Sisi, the head of the Egyptian armed forces and defense minister, won wide popularity among Egyptians when the army sided with mass protests among Egyptians to depose Muslim Brotherhood-backed president Mohamed Morsi in 2013.

Speculation has grown since Morsi’s ousting in last August that Sisi intends to run for president.

Sisi, together with political and religious leaders, drew up a political roadmap in July 2013, which included amending the constitution and holding presidential and parliamentary elections. The transitional government has completed the first part at the start of this year, with the adoption of a new constitution.

Moussa served as head of the committee of fifty which drafted the new constitution.

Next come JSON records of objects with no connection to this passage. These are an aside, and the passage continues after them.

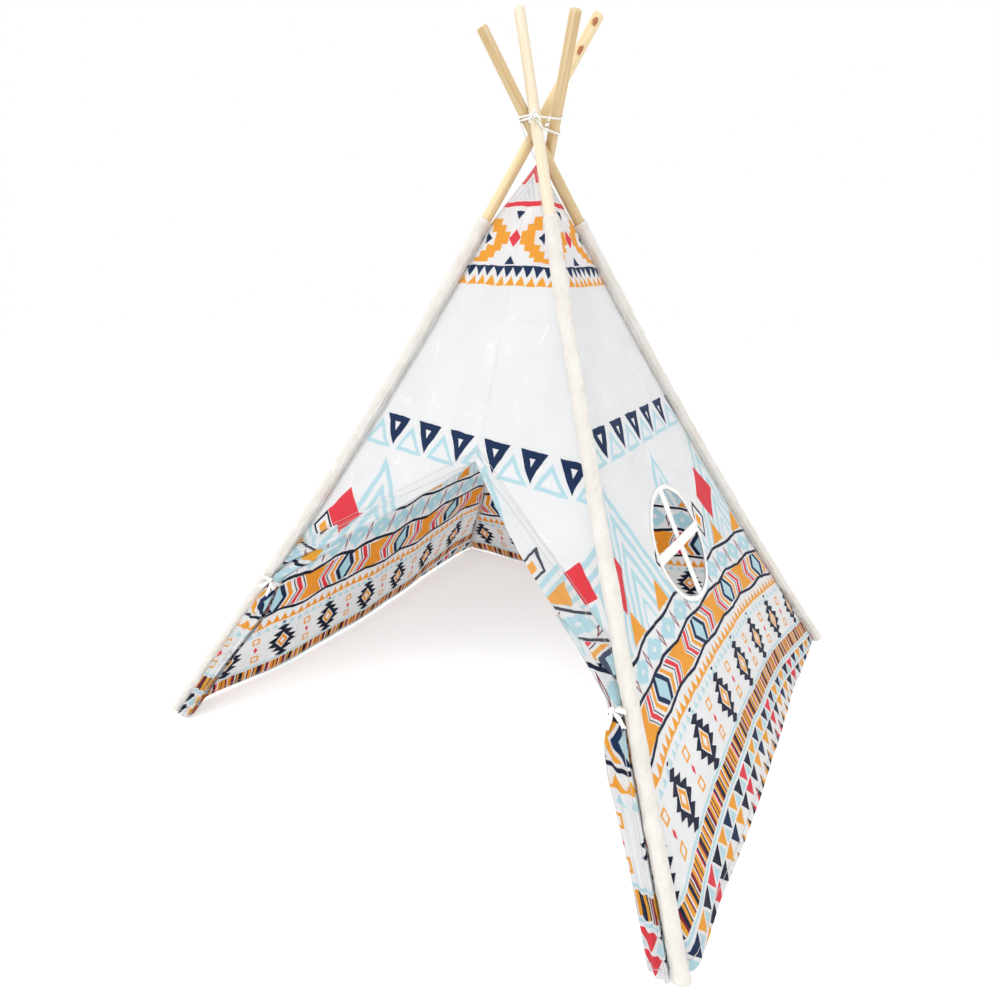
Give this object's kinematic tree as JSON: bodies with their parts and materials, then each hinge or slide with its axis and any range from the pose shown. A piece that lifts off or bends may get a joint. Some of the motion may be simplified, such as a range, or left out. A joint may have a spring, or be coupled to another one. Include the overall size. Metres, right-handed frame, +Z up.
{
  "type": "kids teepee",
  "caption": "Kids' play teepee: crossed wooden poles lashed at the top, a printed cotton cover in canvas pole sleeves, a tied-back door and a round window.",
  "frame": {"origin": "on the floor, midway between the four feet", "axes": "+Z up; the door faces -Y; the window is on the +X side"},
  "size_m": [1.2284, 1.2285, 1.481],
  "materials": {
    "pine": "planed and unvarnished",
    "aluminium": "drawn tube, satin",
    "natural_canvas": "plain weave, matte",
    "printed_cotton": "printed plain weave, matte",
    "white_cotton": "woven tape and cord, matte"
  },
  "bodies": {
    "cover": {"door_panel": "printed_cotton", "window_panel": "printed_cotton", "back_panel": "printed_cotton", "side_panel": "printed_cotton", "door_facing_left": "printed_cotton", "door_facing_right": "printed_cotton", "window_binding": "white_cotton", "window_sash": "white_cotton", "lashing_cord": "white_cotton", "lashing_knot": "white_cotton", "apex_tape": "white_cotton"},
    "pole_front_left": {"pole_front_left_lower": "pine", "pole_front_left_middle": "pine", "pole_front_left_upper": "pine", "ferrule_front_left_lower": "aluminium", "ferrule_front_left_upper": "aluminium", "sleeve_front_left": "natural_canvas"},
    "pole_front_right": {"pole_front_right_lower": "pine", "pole_front_right_middle": "pine", "pole_front_right_upper": "pine", "ferrule_front_right_lower": "aluminium", "ferrule_front_right_upper": "aluminium", "sleeve_front_right": "natural_canvas"},
    "pole_back_right": {"pole_back_right_lower": "pine", "pole_back_right_middle": "pine", "pole_back_right_upper": "pine", "ferrule_back_right_lower": "aluminium", "ferrule_back_right_upper": "aluminium", "sleeve_back_right": "natural_canvas"},
    "pole_back_left": {"pole_back_left_lower": "pine", "pole_back_left_middle": "pine", "pole_back_left_upper": "pine", "ferrule_back_left_lower": "aluminium", "ferrule_back_left_upper": "aluminium", "sleeve_back_left": "natural_canvas"},
    "flap_left": {"door_flap_left": "printed_cotton", "tie_left": "white_cotton"},
    "flap_right": {"door_flap_right": "printed_cotton", "tie_right": "white_cotton"}
  },
  "joints": [
    {"name": "fold_front_left", "type": "hinge", "parent": "cover", "child": "pole_front_left", "pos_m": [-0.00858, -0.01214, 1.29], "axis": [0.705, -0.7092, 0], "range_deg": [0, 27], "deforming": ["door_panel", "window_panel", "back_panel", "side_panel", "door_facing_left", "door_facing_right", "lashing_cord", "lashing_knot", "apex_tape", "sleeve_front_left", "sleeve_front_right", "sleeve_back_right", "sleeve_back_left"]},
    {"name": "fold_front_right", "type": "hinge", "parent": "cover", "child": "pole_front_right", "pos_m": [-0.00682, -0.06736, 1.29], "axis": [0.6597, 0.7515, 0], "range_deg": [0, 26.2]},
    {"name": "fold_back_right", "type": "hinge", "parent": "cover", "child": "pole_back_right", "pos_m": [-0.033, -0.07154, 1.29], "axis": [-0.7277, 0.6859, 0], "range_deg": [0, 29.75]},
    {"name": "fold_back_left", "type": "hinge", "parent": "cover", "child": "pole_back_left", "pos_m": [0.0341, -0.0436, 1.29], "axis": [-0.7123, -0.7018, 0], "range_deg": [0, 29.2]},
    {"name": "swing_flap_left", "type": "hinge", "parent": "pole_front_left", "child": "flap_left", "pos_m": [-0.43742, -0.43831, 0.33], "axis": [0.4117, 0.4095, 0.8141], "range_deg": [-70, 30]},
    {"name": "swing_flap_right", "type": "hinge", "parent": "pole_front_right", "child": "flap_right", "pos_m": [0.43365, -0.45227, 0.33], "axis": [0.4254, -0.3778, -0.8224], "range_deg": [-70, 30]}
  ],
  "couplings": [
    {"joint": "fold_front_right", "follows": "fold_front_left", "ratio": 0.969},
    {"joint": "fold_back_right", "follows": "fold_front_left", "ratio": 1.1},
    {"joint": "fold_back_left", "follows": "fold_front_left", "ratio": 1.0788}
  ]
}
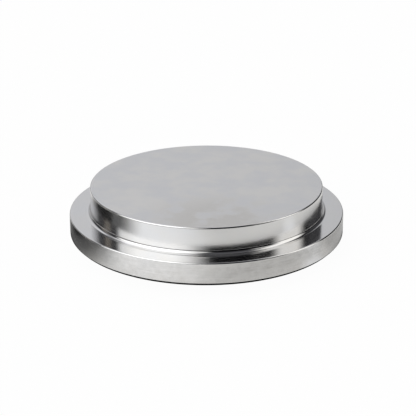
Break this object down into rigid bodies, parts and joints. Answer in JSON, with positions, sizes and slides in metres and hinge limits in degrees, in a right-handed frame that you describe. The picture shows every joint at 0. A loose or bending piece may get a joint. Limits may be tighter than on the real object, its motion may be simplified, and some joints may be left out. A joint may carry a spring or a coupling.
{
  "type": "bevel seat end cap",
  "caption": "Solid turned end cap for a bevel seat union: a flat disc neck, a rim with a ledge for the union nut, and a bevelled nose that seals in the ferrule's seat.",
  "frame": {"origin": "centre of the nose's flat face, on the turning axis, where the cap rests on a surface", "axes": "+Z along the turning axis, out of the union, from the nose to the neck's flat face; X and Y are any two directions square to it, as the part is round"},
  "size_m": [0.06, 0.06, 0.0131],
  "materials": {
    "stainless_steel": "satin on the flat faces, polished on the neck and the ledge, finely brushed round the rim"
  },
  "bodies": {
    "root": {"end_cap": "stainless_steel"}
  },
  "joints": []
}
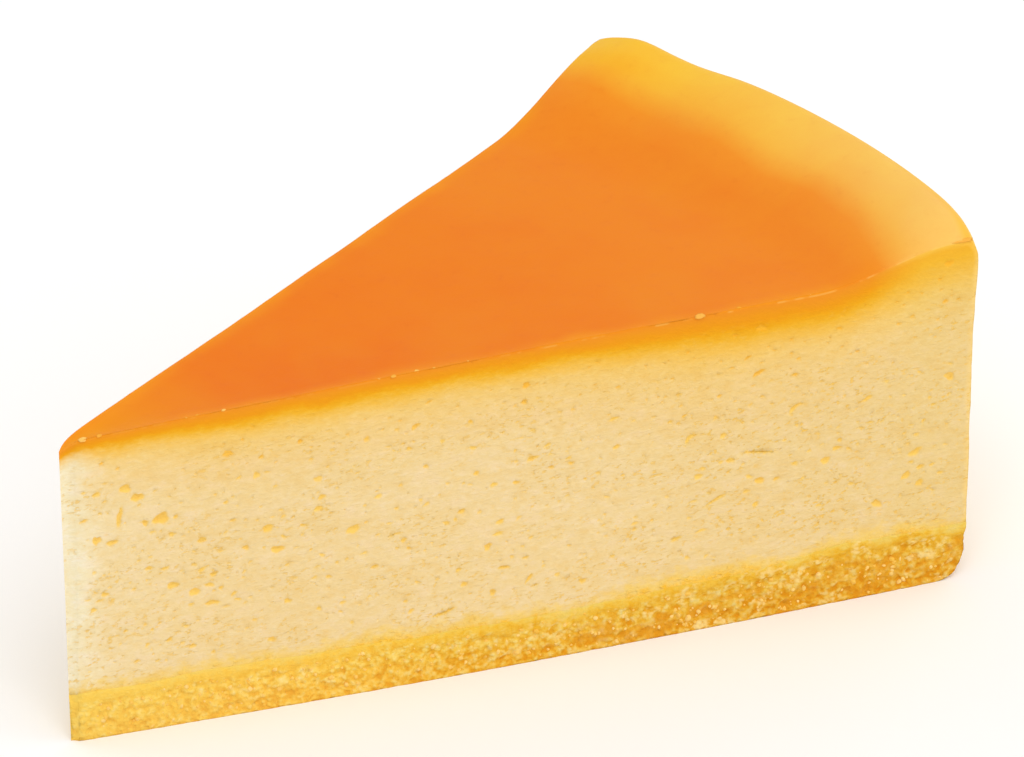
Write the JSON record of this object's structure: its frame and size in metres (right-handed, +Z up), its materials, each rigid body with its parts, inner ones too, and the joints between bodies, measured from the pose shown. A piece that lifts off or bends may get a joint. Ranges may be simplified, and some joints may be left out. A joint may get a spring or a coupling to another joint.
{
  "type": "baked cheesecake slice",
  "caption": "Narrow wedge of baked cheesecake with a browned top, a raised rim and a crumb base, standing on its flat underside.",
  "frame": {"origin": "under the middle of the slice, at the level it stands on", "axes": "+X from the tip to the rim along the slice's centre line, +Z up"},
  "size_m": [0.1048, 0.0642, 0.0442],
  "materials": {
    "baked_custard": "soft baked custard, pale cream at the cuts, satin orange-brown skin on top",
    "crumb_base": "rough golden crumb, fully matt"
  },
  "bodies": {
    "root": {"custard": "baked_custard", "crumb_base": "crumb_base"}
  },
  "joints": []
}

Moussa said: “Field Marshal Sisi’s program proposes moving on two axes: the first is to rebuild the state on modern foundations by implementing the articles of the 2014 constitution, which was passed by the Egyptian people in a public referendum; and the second axis relies on the inclusion of the people in the optimism for the future, which aims at achieving comprehensive development, and putting people in the picture transparently, regarding the economic situation of the country.”

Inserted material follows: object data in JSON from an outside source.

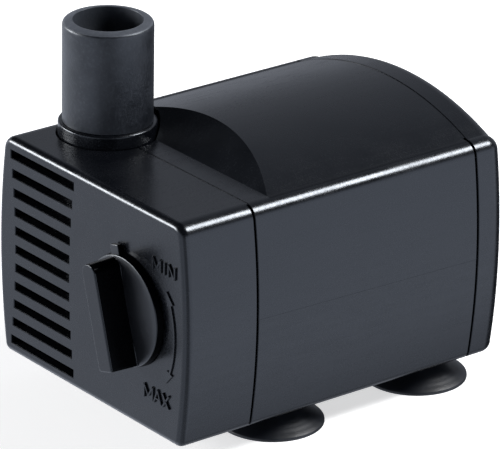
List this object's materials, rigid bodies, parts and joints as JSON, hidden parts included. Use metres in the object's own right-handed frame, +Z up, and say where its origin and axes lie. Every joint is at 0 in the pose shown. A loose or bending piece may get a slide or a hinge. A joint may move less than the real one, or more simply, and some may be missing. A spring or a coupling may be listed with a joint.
{
  "type": "fountain submersible pump",
  "caption": "Small submersible fountain pump: slotted intake cover with a flow knob, arched motor casing, upright hose riser, suction cups, and a magnetic rotor with a potted stator inside.",
  "frame": {"origin": "middle of the footprint, on the ground under the suction cups", "axes": "+Z up along the outlet riser; +Y from the slotted intake face to the rear cover; +X to the right seen from the intake face"},
  "size_m": [0.0446, 0.0642, 0.054],
  "materials": {
    "casing_plastic": "fine satin grain, slate black",
    "riser_plastic": "fine satin grain, slate black",
    "knob_plastic": "satin, slate black",
    "inner_plastic": "moulded black",
    "white_plastic": "moulded off-white",
    "black_rubber": "matt black",
    "cup_rubber": "smooth black",
    "ceramic": "polished white ceramic",
    "ferrite": "dark ferrite",
    "lamination_steel": "stamped sheets",
    "copper_winding": "enamelled wire",
    "stainless_clip": "bright",
    "tinned_pin": "tinned",
    "epoxy": "cast black resin"
  },
  "bodies": {
    "housing": {"motor_housing": "casing_plastic", "rear_cover": "casing_plastic", "cable_gland": "black_rubber", "potting_resin": "epoxy", "thermal_fuse": "white_plastic", "terminal_pin_left": "tinned_pin", "terminal_pin_right": "tinned_pin", "stator_coil": "copper_winding", "coil_bobbin": "white_plastic", "stator_core": "lamination_steel", "rotor_can": "inner_plastic", "rotor_shaft": "ceramic", "front_bush": "black_rubber", "rear_bush": "black_rubber", "front_thrust_washer": "ceramic", "rear_thrust_washer": "ceramic", "chamber_seal": "black_rubber", "pump_chamber": "casing_plastic", "chamber_cover": "casing_plastic", "suction_cup_front_left": "cup_rubber", "suction_cup_front_right": "cup_rubber", "suction_cup_rear_left": "cup_rubber", "suction_cup_rear_right": "cup_rubber"},
    "cover": {"front_cover": "casing_plastic"},
    "knob": {"flow_knob": "knob_plastic", "regulator_shutter": "inner_plastic", "knob_retainer": "stainless_clip"},
    "rotor": {"impeller": "white_plastic", "rotor_magnet": "ferrite"},
    "riser": {"outlet_riser": "riser_plastic", "riser_seal": "black_rubber"}
  },
  "joints": [
    {"name": "cover_slide", "type": "slide", "parent": "housing", "child": "cover", "axis": [0, -1, 0], "range_m": [0, 0.015]},
    {"name": "knob_turn", "type": "hinge", "parent": "cover", "child": "knob", "pos_m": [0.009, -0.0265, 0.021], "axis": [0, -1, 0], "range_deg": [0, 90]},
    {"name": "rotor_spin", "type": "hinge", "parent": "housing", "child": "rotor", "pos_m": [0, 0.0005, 0.0224], "axis": [0, 1, 0], "continuous": true},
    {"name": "riser_pull", "type": "slide", "parent": "housing", "child": "riser", "axis": [0, 0, 1], "range_m": [0, 0.012]}
  ]
}
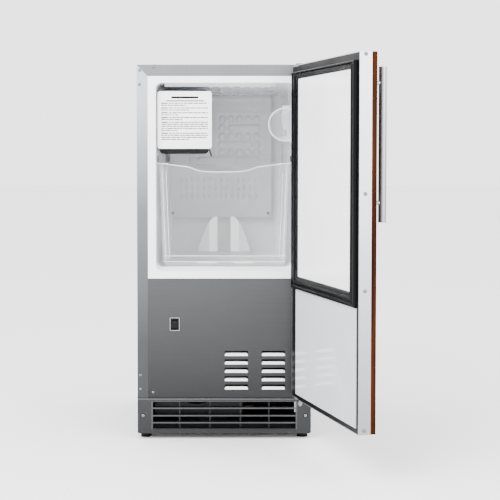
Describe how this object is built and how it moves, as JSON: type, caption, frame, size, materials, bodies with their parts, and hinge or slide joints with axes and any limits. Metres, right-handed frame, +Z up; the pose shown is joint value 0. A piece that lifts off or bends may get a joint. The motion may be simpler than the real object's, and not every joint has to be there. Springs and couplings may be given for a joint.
{
  "type": "built-in ice maker",
  "caption": "Built-in automatic ice maker: insulated cabinet, hinged door with overlay panel and tube pull, ice-making module, clear bin and scoop.",
  "frame": {"origin": "on the floor under the middle of the cabinet's front flange plane", "axes": "+Z up, -Y out of the cabinet's front, +X to the hinge side on the viewer's right"},
  "size_m": [0.4865, 0.8215, 0.8003],
  "materials": {
    "stainless": "satin grey sheet",
    "grey_sheet": "satin grey paint",
    "galvanised": "galvanised sheet",
    "bright_steel": "bright plated steel",
    "white_plastic": "glossy white",
    "black_plastic": "matt black",
    "clear_plastic": "clear moulded plastic",
    "foam": "rigid foam",
    "aluminium": "bare aluminium",
    "copper": "drawn copper",
    "rubber": "soft black",
    "black_metal": "gloss black enamel",
    "wood": "stained reddish brown",
    "silver": "satin silver",
    "handle_steel": "satin steel tube"
  },
  "bodies": {
    "cabinet": {"base_pan": "galvanised", "cabinet_wrap": "stainless", "case_screws": "bright_steel", "compartment_deck": "galvanised", "compressor": "black_metal", "compressor_mounts": "rubber", "condenser_coil": "black_metal", "control_box": "galvanised", "cord_gland": "black_plastic", "evaporator_plate": "aluminium", "fan_motor": "galvanised", "fan_shroud": "black_plastic", "fill_cup": "white_plastic", "filter_drier": "copper", "front_panel": "grey_sheet", "hinge_brackets": "galvanised", "hinge_pins": "bright_steel", "ice_stripper": "black_plastic", "icemaker_bracket": "galvanised", "icemaker_cover": "white_plastic", "icemaker_housing": "black_plastic", "icemaker_mould": "aluminium", "inner_liner": "white_plastic", "insulation_foam": "foam", "kick_louvre": "black_plastic", "kick_plate": "grey_sheet", "liner_fixings": "bright_steel", "mould_heater": "bright_steel", "rear_cover": "galvanised", "rear_panel": "galvanised", "refrigerant_lines": "copper", "scoop_hook": "white_plastic", "switch_bezel": "black_plastic", "terminal_cover": "black_plastic", "water_tube": "white_plastic", "water_valve": "white_plastic"},
    "door": {"wood_panel": "wood", "door_skin": "galvanised", "door_edge_free": "silver", "door_edge_channel": "silver", "door_inner_frame": "grey_sheet", "door_foam": "foam", "door_window_panel": "white_plastic", "door_lower_panel": "white_plastic", "door_gasket": "rubber", "door_edge_screws": "bright_steel", "handle_bar": "handle_steel", "handle_posts": "handle_steel", "door_hinge_plates": "galvanised", "hinge_bushes": "black_plastic"},
    "ice_bin": {"ice_bin": "clear_plastic"},
    "scoop": {"ice_scoop": "clear_plastic"},
    "rocker": {"switch_rocker": "black_plastic"},
    "rake": {"ejector_rake": "black_plastic"},
    "arm": {"shutoff_arm": "bright_steel"},
    "fan": {"fan_blade": "black_plastic"},
    "foot_front_left": {"levelling_foot_front_left": "rubber"},
    "foot_front_right": {"levelling_foot_front_right": "rubber"},
    "foot_rear_left": {"levelling_foot_rear_left": "rubber"},
    "foot_rear_right": {"levelling_foot_rear_right": "rubber"}
  },
  "joints": [
    {"name": "door_hinge", "type": "hinge", "parent": "cabinet", "child": "door", "pos_m": [0.174, -0.037, 0], "axis": [0, 0, 1], "range_deg": [-105.6, 14.4]},
    {"name": "bin_slide", "type": "slide", "parent": "cabinet", "child": "ice_bin", "axis": [0, -1, 0], "range_m": [0, 0.06]},
    {"name": "scoop_lift", "type": "slide", "parent": "cabinet", "child": "scoop", "axis": [-1, 0, 0], "range_m": [0, 0.05]},
    {"name": "power_rocker", "type": "hinge", "parent": "cabinet", "child": "rocker", "pos_m": [-0.106, 0.0025, 0.247], "axis": [1, 0, 0], "range_deg": [-12, 0]},
    {"name": "rake_turn", "type": "hinge", "parent": "cabinet", "child": "rake", "pos_m": [-0.1, 0.1, 0.69], "axis": [0, 1, 0], "continuous": true},
    {"name": "arm_lift", "type": "hinge", "parent": "cabinet", "child": "arm", "pos_m": [-0.046, 0.1, 0.658], "axis": [0, 1, 0], "range_deg": [-40, 0]},
    {"name": "fan_spin", "type": "hinge", "parent": "cabinet", "child": "fan", "pos_m": [-0.06, 0.11, 0.12], "axis": [0, 1, 0], "continuous": true},
    {"name": "foot_front_left_screw", "type": "slide", "parent": "cabinet", "child": "foot_front_left", "axis": [0, 0, -1], "range_m": [0, 0.012]},
    {"name": "foot_front_right_screw", "type": "slide", "parent": "cabinet", "child": "foot_front_right", "axis": [0, 0, -1], "range_m": [0, 0.012]},
    {"name": "foot_rear_left_screw", "type": "slide", "parent": "cabinet", "child": "foot_rear_left", "axis": [0, 0, -1], "range_m": [0, 0.012]},
    {"name": "foot_rear_right_screw", "type": "slide", "parent": "cabinet", "child": "foot_rear_right", "axis": [0, 0, -1], "range_m": [0, 0.012]}
  ]
}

Moussa claimed that Sisi’s program would focus on implementing the principles outlined in Egypt’s new constitution, including non-discrimination, respect for human rights, and achieving social justice, especially in light of projections of Egypt’s growing population.

Moussa further added that Sisi’s program included a plan to make fundamental changes to the borders of a number of governorates, in an attempt to jump-start economic development. He said this would involve change to the administrative map, and that the boundaries of governorates in Upper Egypt would be extended east and west.

Moussa said: “The main pillars of the program aim at eliminating poverty and achieving a rapid and tangible improvement in the quality of life for all Egyptians, bring the middle class back to its natural size, restore security, and reform state institutions and ensure the efficiency and discipline in the performance of their role and the fight against corruption.”

Elsewhere in Egypt, the office of Egypt’s interim president, Adly Mansour, rejected calls to reconsider a controversial measure making the decisions of Egypt’s Higher Presidential Elections Committee (HEPC) exempt from legal challenges.

Chancellor Ali Awad Saleh, a presidential constitutional adviser, said the presidency pointed out in its response that it could not accept the proposals because of the circumstances of the transitional period which the country was going through.

Saleh added that the presidency made its decision after taking advice from the General Assembly of the Constitutional Court, who said the immunization was constitutional.

However, a number of political parties announced their objection to the election law, and said the measure was illegal under the 2014 constitution. Prospective presidential candidate Hamdeen Sabahy said he rejected the move, but said it would not affect his decision about taking part.

Meanwhile, the Muslim Brotherhood has sent out signs of readiness to compromise in its attempts to overturn the toppling of Morsi and its exclusion from Egyptian politics, according to observers.

A leading figure of the Muslim Brotherhood, Gamal Hashmat, in a statement to the Turkish Anadolu Agency on Saturday, said: “The Brotherhood wants to reach a political consensus akin to that which leader of the Tunisian Islamist Ennahda Party, Rached Ghannouchi, reached when he conceded authority.”

Tunisia’s Ennahda Party agreed to cede power to an interim technocratic government and allow fresh elections in January, after mounting public protests.

Hashmat added: “The Brotherhood is preparing to make an important political announcement in April,” and that the Brotherhood “intended to concede in order to unite the Egyptian people and restore democracy and freedoms.”

He further added that if the price of uniting Egyptians who supported legitimacy and democracy was for the Brotherhood and the Justice and Freedom Party to take a step or two backwards, and to take a back seat in the collective democracy, it was something acceptable which could be discussed.